I always prided myself in being a well informed person that can be rational in the face of ignorance, that can be calm in the face of adversity and that can be willing to drop anything in order to help people with bigger needs than my own. I finally realize that I am only capable of helping others but that I can’t abide ignorant people or stay calm in the face of something I consider unjust.

This horrible tragedy that has befallen the people of Haiti is not a joking matter. It is real. As we speak, people are homeless, fathers & mothers are childless, children are listless as they wander the destroyed streets of the only home they’ve ever known. Yet all over the country you hear the snide comments underneath the pleas of help. I can hear them loud and clear and it shames me to the core that my fellow Dominicans can be so petty at a time like this.

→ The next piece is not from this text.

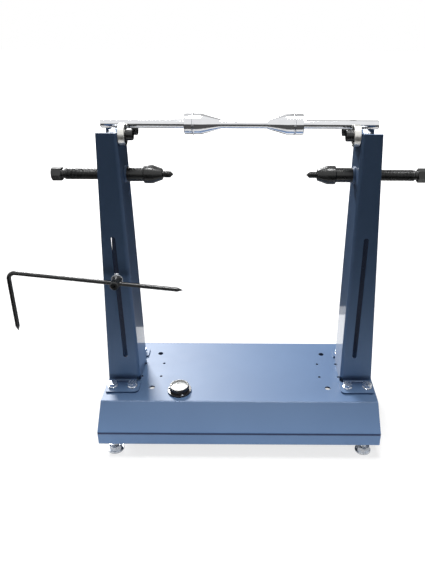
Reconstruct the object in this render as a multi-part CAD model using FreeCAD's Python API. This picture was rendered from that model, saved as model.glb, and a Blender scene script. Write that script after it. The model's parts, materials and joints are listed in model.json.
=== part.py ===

I know I am not a typical Dominican person, my family is not religious, my parents don’t think the most important role I’ll ever have in life is to be a wife and mother, I don’t care about the in crown or the latest clothes so maybe the things that affect me seem strange to the rest of the world; but as usual I don’t care. I can’t stay quite in the midst of all the stupidity I've encountered in the past two days.

I can understand that not everyone is as emotional or intense as I am and maybe because I’m both to the nth degree everything affects me more than other people, yet I am proud of that. I am not a hypocrite that sends out cans of food while condemning and entire country based on the color of their skin. I am not building with hands to later destroy with words. I don’t stand around preaching to God while saying that “Haiti is cursed...because of a pact they made with the devil”

I hope I am not alone in my anger. I hope I am not alone in my shame towards those radio personalities that want to focus so much on how great we are for helping but that we must help over there. I am not saying we need to open the borders but I don’t believe we can condition our help. Do you condition your love? The people of Haiti need everything, as their neighbors we should be willing to do for them all we want them to do for us if we were in need. 



Word Count: 511





1 comment:

  1. So what specifically set you off on this day, besides the creepy reverend?
    In that last paragraph do you mean from over here? If it was, then just remind yourself that that is the voice of fear and ignorance speaking.
    You know what? On principle I agree with you but ultimately I think that as long as people are helping I don't care if they're doing it out of guilt (for thinking so many nasty things about Haitians), hypocrisy, or whatever. Actually, I hope guilt turns out to be a great motivator and possibly induce people to help even more than they normally would.